**What the exercise asks:** What lies from the line containing "vert.co.xy = FILLING_OFFSET" through the line containing "for node in"? Print exactly those lines, with both ends, and no others.

**Data block:**
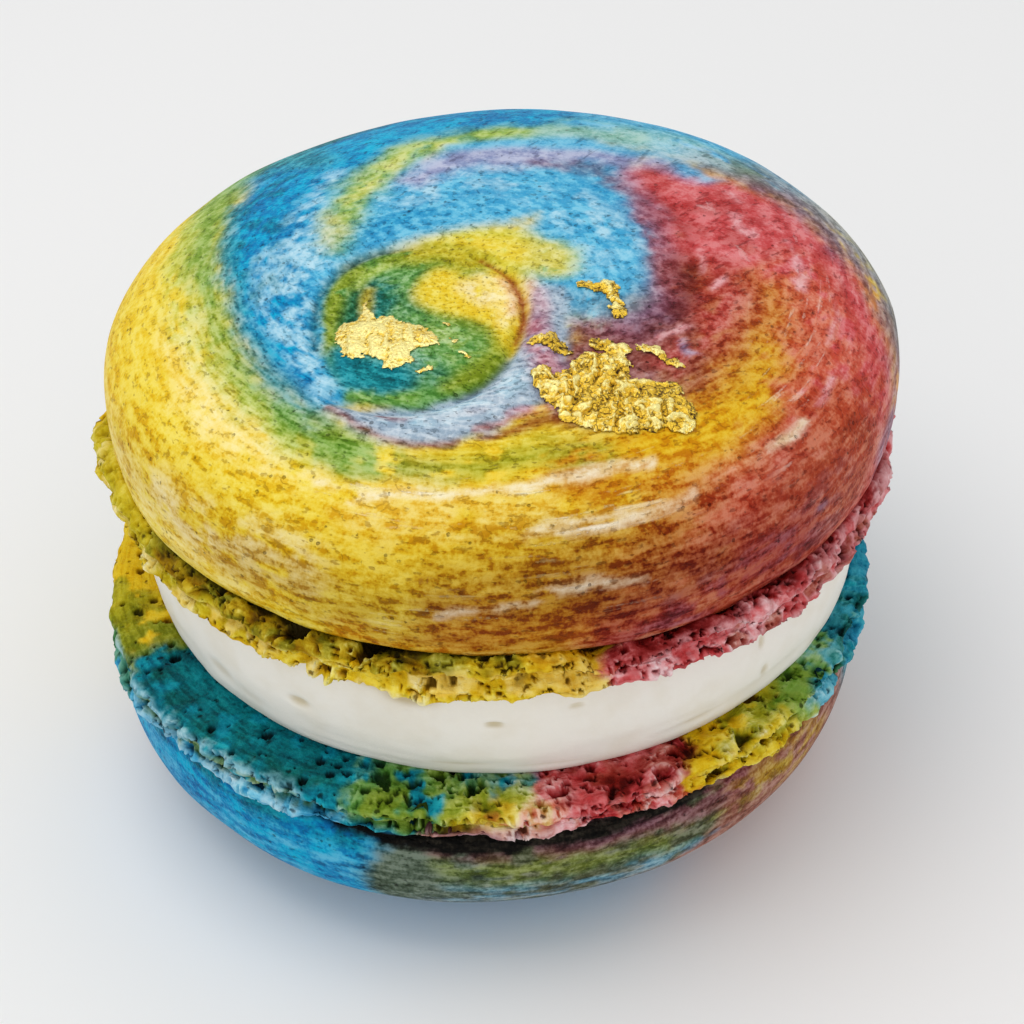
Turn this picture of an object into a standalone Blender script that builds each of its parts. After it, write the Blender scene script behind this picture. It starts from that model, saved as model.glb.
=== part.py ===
"""French macaron: two domed almond shells with ruffled feet and a thick cream filling.

Metres, +Z up. The origin is the centre of the flat spot on which the lower shell rests.
A shell is modelled on its own inner face (z = 0) with its dome upwards; the lower shell is
then turned over. Each shell is one baked piece, so its cap and its foot are one solid.
"""

import math

import bmesh
import bpy
import numpy as np
from mathutils import Matrix, Vector

MM = 0.001

# Shells: cap, crease and foot
UPPER_CAP_RADIUS = 23.0 * MM
LOWER_CAP_RADIUS = 22.7 * MM
DOME_HEIGHT = 8.0 * MM  # from the widest ring up to the crown
DOME_FULLNESS = 2.45  # superellipse exponent: above 2 the crown is flatter and the edge rounder
UNDERCUT_HEIGHT = 3.2 * MM  # from the widest ring in to the crease
UNDERCUT_CURL = 1.2  # exponent: above 1 the cap's side stays plumper before it turns in
CREASE_INSET = 1.1 * MM  # how far the crease lies inside the cap's widest ring
UPPER_FOOT_RADIUS = 23.3 * MM
LOWER_FOOT_RADIUS = 23.5 * MM
FOOT_HEIGHT = 2.6 * MM
FOOT_SWELL_SHARE = 0.625  # share of the foot's height over which it swells to full radius
FOOT_LIP = 0.35 * MM  # how far the foot's rim runs in again at the inner face
FOOT_LIP_CURL = 6  # exponent: only the rim itself runs in
SHELL_HEIGHT = DOME_HEIGHT + UNDERCUT_HEIGHT + FOOT_HEIGHT
WIDEST_Z = SHELL_HEIGHT - DOME_HEIGHT

# The foot's ruffles, in waves round the shell
RUFFLE_WAVES = (5, 8, 13, 21)
RUFFLE_DEPTH = 0.30 * MM
FRILL_DEPTH = 0.15 * MM
RIM_WAVER = 0.20 * MM

# The lower shell rests on a small flat spot on its crown
REST_RADIUS = 6.0 * MM
REST_MARGIN = 0.9 * MM  # the dome's next ring lies at least this far outside the flat spot

# The piped swirl on the upper crown: a groove that winds outwards round the last dab of batter
SWIRL_CENTRE = Vector((-4.5 * MM, -6.5 * MM))
SWIRL_START = 5.6 * MM
SWIRL_GROWTH = 1.6 * MM  # gain in radius for each turn
SWIRL_TURNS = 1.25
SWIRL_DIRECTION = math.radians(60.0)  # where the groove begins; it then winds clockwise
SWIRL_DEPTH = 0.35 * MM
SWIRL_WIDTH = 1.0 * MM
SWIRL_FLOOR = WIDEST_Z + 0.4 * DOME_HEIGHT  # the groove stays on the crown, above this height

# Filling
FILLING_RADIUS = 21.2 * MM
FILLING_HEIGHT = 7.3 * MM  # at the centre, between the two inner faces
FILLING_BULGE = 0.35 * MM
FILLING_WAVER = 0.15 * MM
FIT_GAP = 0.3 * MM

# How the three pieces sit on each other
FILLING_OFFSET = Vector((1.2 * MM, 0.6 * MM))
UPPER_OFFSET = Vector((1.6 * MM, 0.5 * MM))
UPPER_TILT = math.radians(-2.0)  # about X: the near edge stands higher
INNER_FACE_Z = SHELL_HEIGHT
FILLING_TOP_Z = INNER_FACE_Z + FILLING_HEIGHT

# Each piece wavers in its own way
LOWER_SEED = 3
FILLING_SEED = 11
UPPER_SEED = 7

# Mesh fineness
SEGMENTS = 72
UPPER_DOME_ROWS = 22
LOWER_DOME_ROWS = 11
UNDERCUT_ROWS = 5
FOOT_ROWS = 5
FILLING_ROWS = 6
MERGE_DISTANCE = 1e-7
CREASE_ANGLE = math.radians(50.0)

# Finishes: linear colour and roughness
UPPER_FINISH = ((0.72, 0.42, 0.10), 0.50)
LOWER_FINISH = ((0.02, 0.30, 0.50), 0.55)
CREAM_FINISH = ((0.80, 0.78, 0.68), 0.55)


def clear_scene():
    """Removes every object that the scene starts with."""
    for obj in list(bpy.data.objects):
        bpy.data.objects.remove(obj, do_unlink=True)


def make_material(name, finish):
    """One Principled material."""
    colour, roughness = finish
    material = bpy.data.materials.new(name)
    material.use_nodes = True
    shader = material.node_tree.nodes["Principled BSDF"]
    shader.inputs["Base Color"].default_value = (*colour, 1.0)
    shader.inputs["Roughness"].default_value = roughness
    shader.inputs["Metallic"].default_value = 0.0
    return material


def waves(angle, counts, seed):
    """A smooth uneven curve round a circle, between about -1 and 1."""
    phases = np.random.default_rng(seed).uniform(0.0, math.tau, len(counts))
    weights = [1.0 / math.sqrt(rank + 1) for rank in range(len(counts))]
    total = sum(w * math.sin(n * angle + p) for n, p, w in zip(counts, phases, weights))
    return total / sum(weights)


def dome_height(radius, cap_radius):
    """Height of the dome above its widest ring, by the superellipse."""
    share = 1.0 - (radius / cap_radius) ** DOME_FULLNESS
    return DOME_HEIGHT * max(share, 0.0) ** (1.0 / DOME_FULLNESS)


def dome_profile(cap_radius, rows):
    """Crown to widest ring, as (radius, height) above the inner face."""
    points = []
    for row in range(rows + 1):
        turn = row / rows * math.pi / 2
        radius = cap_radius * math.sin(turn) ** (2.0 / DOME_FULLNESS)
        points.append((radius, WIDEST_Z + dome_height(radius, cap_radius)))
    return points


def flattened(profile, cap_radius):
    """The same dome, cut level at the flat spot and stretched back to its full height."""
    crown = dome_height(REST_RADIUS, cap_radius)
    stretch = DOME_HEIGHT / crown
    points = [(0.0, SHELL_HEIGHT), (REST_RADIUS, SHELL_HEIGHT)]
    for radius, z in profile:
        if radius > REST_RADIUS + REST_MARGIN:
            points.append((radius, WIDEST_Z + (z - WIDEST_Z) * stretch))
    return points


def undercut_profile(cap_radius):
    """Widest ring in to the crease, the widest ring itself left out."""
    points = []
    for row in range(1, UNDERCUT_ROWS + 1):
        turn = row / UNDERCUT_ROWS * math.pi / 2
        radius = cap_radius - CREASE_INSET * (1.0 - math.cos(turn)) ** UNDERCUT_CURL
        points.append((radius, WIDEST_Z - UNDERCUT_HEIGHT * math.sin(turn)))
    return points


def foot_profile(foot_radius, crease_radius):
    """Crease down to the inner face: the foot swells out and turns in again at its rim."""
    points = []
    for row in range(1, FOOT_ROWS + 1):
        share = row / FOOT_ROWS
        swell = math.sin(min(share / FOOT_SWELL_SHARE, 1.0) * math.pi / 2)
        radius = crease_radius + (foot_radius - crease_radius) * swell
        radius -= FOOT_LIP * share**FOOT_LIP_CURL
        points.append((radius, FOOT_HEIGHT * (1.0 - share)))
    return points


def spin_profile(profile):
    """Turns (radius, height) points that start and end on the axis into a closed mesh."""
    bm = bmesh.new()
    verts = [bm.verts.new((radius, 0.0, z)) for radius, z in profile]
    edges = [bm.edges.new(pair) for pair in zip(verts, verts[1:])]
    bmesh.ops.spin(
        bm,
        geom=verts + edges,
        cent=(0, 0, 0),
        axis=(0, 0, 1),
        angle=math.tau,
        steps=SEGMENTS,
        use_merge=True,
    )
    bmesh.ops.remove_doubles(bm, verts=bm.verts, dist=MERGE_DISTANCE)
    bmesh.ops.recalc_face_normals(bm, faces=bm.faces)
    return bm


def ruffle_foot(bm, seed):
    """Waves the foot in and out, and lifts and drops its rim a little."""
    for vert in bm.verts:
        radius = vert.co.xy.length
        on_foot = vert.co.z < FOOT_HEIGHT - MERGE_DISTANCE
        if not on_foot or radius < FILLING_RADIUS + MERGE_DISTANCE:
            continue
        angle = math.atan2(vert.co.y, vert.co.x)
        depth = 1.0 - vert.co.z / FOOT_HEIGHT
        push = RUFFLE_DEPTH * waves(angle, RUFFLE_WAVES, seed) * math.sqrt(depth)
        push += FRILL_DEPTH * waves(angle + depth, RUFFLE_WAVES[1:], seed + 1) * depth
        vert.co.xy *= (radius + push) / radius
        vert.co.z += RIM_WAVER * waves(angle, RUFFLE_WAVES[:-1], seed + 2) * depth**2


def groove_share(point):
    """How deep a point on the crown lies in the swirl's groove, from 0 to 1."""
    offset = Vector(point) - SWIRL_CENTRE
    start = (SWIRL_DIRECTION - math.atan2(offset.y, offset.x)) % math.tau / math.tau
    deepest = 0.0
    for lap in range(math.ceil(SWIRL_TURNS)):
        turn = start + lap
        if turn > SWIRL_TURNS:
            break
        away = offset.length - (SWIRL_START + SWIRL_GROWTH * turn)
        strength = math.sin(math.pi * turn / SWIRL_TURNS)
        deepest = max(deepest, strength * math.exp(-((away / SWIRL_WIDTH) ** 2)))
    return deepest


def press_swirl(bm):
    """Presses the piped swirl's groove into the crown."""
    for vert in bm.verts:
        if vert.co.z > SWIRL_FLOOR:
            vert.co.z -= SWIRL_DEPTH * groove_share(vert.co.xy)


def finish_object(name, bm, material):
    """Makes the object, shaded smooth with crisp creases."""
    mesh = bpy.data.meshes.new(name)
    bm.to_mesh(mesh)
    bm.free()
    mesh.materials.append(material)
    mesh.shade_smooth()
    mesh.set_sharp_from_angle(angle=CREASE_ANGLE)
    obj = bpy.data.objects.new(name, mesh)
    bpy.context.scene.collection.objects.link(obj)
    return obj


def make_shell(dome, cap_radius, foot_radius, seed):
    """One shell, dome upwards, standing on its inner face."""
    profile = dome + undercut_profile(cap_radius)
    profile += foot_profile(foot_radius, cap_radius - CREASE_INSET)
    profile += [(FILLING_RADIUS, 0.0), (0.0, 0.0)]
    bm = spin_profile(profile)
    ruffle_foot(bm, seed)
    return bm


def make_upper_shell():
    """The shell with the piped swirl on its crown, tilted a little on the filling."""
    dome = dome_profile(UPPER_CAP_RADIUS, UPPER_DOME_ROWS)
    bm = make_shell(dome, UPPER_CAP_RADIUS, UPPER_FOOT_RADIUS, UPPER_SEED)
    press_swirl(bm)
    upper = finish_object("upper_shell", bm, make_material("upper_shell", UPPER_FINISH))
    upper.location = (*UPPER_OFFSET, FILLING_TOP_Z)
    upper.rotation_euler.x = UPPER_TILT


def make_lower_shell():
    """The shell that the macaron rests on, turned over."""
    dome = flattened(dome_profile(LOWER_CAP_RADIUS, LOWER_DOME_ROWS), LOWER_CAP_RADIUS)
    bm = make_shell(dome, LOWER_CAP_RADIUS, LOWER_FOOT_RADIUS, LOWER_SEED)
    lower = finish_object("lower_shell", bm, make_material("lower_shell", LOWER_FINISH))
    lower.location.z = INNER_FACE_Z
    lower.rotation_euler.x = math.pi


def make_filling():
    """The cream disc: a softly bulging side, and a top that follows the upper shell's tilt."""
    bottom_z = INNER_FACE_Z + FIT_GAP
    top_z = FILLING_TOP_Z - FIT_GAP
    profile = [(0.0, top_z)]
    for row in range(FILLING_ROWS + 1):
        share = row / FILLING_ROWS
        radius = FILLING_RADIUS + FILLING_BULGE * math.sin(math.pi * share)
        profile.append((radius, top_z + (bottom_z - top_z) * share))
    profile.append((0.0, bottom_z))
    bm = spin_profile(profile)
    bmesh.ops.transform(bm, matrix=Matrix.Translation((*FILLING_OFFSET, 0)), verts=bm.verts)
    slope = math.tan(UPPER_TILT)
    for vert in bm.verts:
        out = vert.co.xy - FILLING_OFFSET
        share = (vert.co.z - bottom_z) / (top_z - bottom_z)
        angle = math.atan2(out.y, out.x)
        waver = FILLING_WAVER * waves(angle, RUFFLE_WAVES[:2], FILLING_SEED)
        vert.co.xy = FILLING_OFFSET + out * (1.0 + waver / FILLING_RADIUS)
        vert.co.z += slope * (vert.co.y - UPPER_OFFSET.y) * share
    finish_object("filling", bm, make_material("cream", CREAM_FINISH))


def main():
    """Builds the three pieces from the bottom up."""
    clear_scene()
    make_lower_shell()
    make_filling()
    make_upper_shell()


main()
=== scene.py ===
"""A french macaron: marbled almond shells with ruffled feet, thick cream, a swirl and gold leaf."""

import logging
import math
from collections.abc import Callable, Sequence
from dataclasses import dataclass, field
from enum import Enum

import bmesh
import bpy
import numpy as np
from mathutils import Matrix, Vector


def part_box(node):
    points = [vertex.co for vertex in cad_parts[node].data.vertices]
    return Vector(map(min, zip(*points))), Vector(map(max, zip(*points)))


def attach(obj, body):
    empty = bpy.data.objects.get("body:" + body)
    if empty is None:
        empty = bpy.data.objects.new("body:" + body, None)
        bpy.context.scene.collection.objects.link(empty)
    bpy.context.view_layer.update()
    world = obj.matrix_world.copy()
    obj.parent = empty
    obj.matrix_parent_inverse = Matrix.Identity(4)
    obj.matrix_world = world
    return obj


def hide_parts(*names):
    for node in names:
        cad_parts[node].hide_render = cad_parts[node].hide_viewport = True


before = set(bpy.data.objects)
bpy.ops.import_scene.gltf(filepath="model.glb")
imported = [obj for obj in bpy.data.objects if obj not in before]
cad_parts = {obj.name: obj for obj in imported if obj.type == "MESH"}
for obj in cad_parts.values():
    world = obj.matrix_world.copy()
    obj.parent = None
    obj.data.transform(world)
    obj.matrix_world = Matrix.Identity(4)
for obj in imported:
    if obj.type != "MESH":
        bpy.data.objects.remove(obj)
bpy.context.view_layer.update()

LOG = logging.getLogger("macaron")
MM = 0.001
ROOT = "root"
MERGE_DISTANCE = 1e-7

BATTER = "batter"  # colour attribute: the batter's own colour
FLOW = "flow"  # vector attribute: a place along and across the strokes of batter
RELIEF = "relief"  # number attribute: -1 in a pit, +1 on a raised lip; the finishes paint shade where it is low and, on crust and gold, light where it is high
GLAZE = "glaze"  # number attribute: how clearly the brush left pale streaks
TOAST = "toast"  # number attribute: how strongly the oven stained the batter

Array = np.ndarray
Sheet = bmesh.types.BMesh
Material = bpy.types.Material
Object = bpy.types.Object
Curve = tuple[tuple[float, float], ...]
Operand = "Signal | float | Sequence[float]"


# ---- Noise and small curves, worked out for whole arrays of points


def smoothstep(low: float, high: float, value: Array) -> Array:
    """A soft step.

    Args:
        low: Where the step starts from 0.
        high: Where it reaches 1; it may lie below low.
        value: What is compared with them.

    Returns:
        Values from 0 to 1.
    """
    share = np.clip((value - low) / (high - low), 0.0, 1.0)
    return share * share * (3.0 - 2.0 * share)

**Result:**
        vert.co.xy = FILLING_OFFSET + out * (1.0 + waver / FILLING_RADIUS)
        vert.co.z += slope * (vert.co.y - UPPER_OFFSET.y) * share
    finish_object("filling", bm, make_material("cream", CREAM_FINISH))


def main():
    """Builds the three pieces from the bottom up."""
    clear_scene()
    make_lower_shell()
    make_filling()
    make_upper_shell()


main()
=== scene.py ===
"""A french macaron: marbled almond shells with ruffled feet, thick cream, a swirl and gold leaf."""

import logging
import math
from collections.abc import Callable, Sequence
from dataclasses import dataclass, field
from enum import Enum

import bmesh
import bpy
import numpy as np
from mathutils import Matrix, Vector


def part_box(node):
    points = [vertex.co for vertex in cad_parts[node].data.vertices]
    return Vector(map(min, zip(*points))), Vector(map(max, zip(*points)))


def attach(obj, body):
    empty = bpy.data.objects.get("body:" + body)
    if empty is None:
        empty = bpy.data.objects.new("body:" + body, None)
        bpy.context.scene.collection.objects.link(empty)
    bpy.context.view_layer.update()
    world = obj.matrix_world.copy()
    obj.parent = empty
    obj.matrix_parent_inverse = Matrix.Identity(4)
    obj.matrix_world = world
    return obj


def hide_parts(*names):
    for node in names:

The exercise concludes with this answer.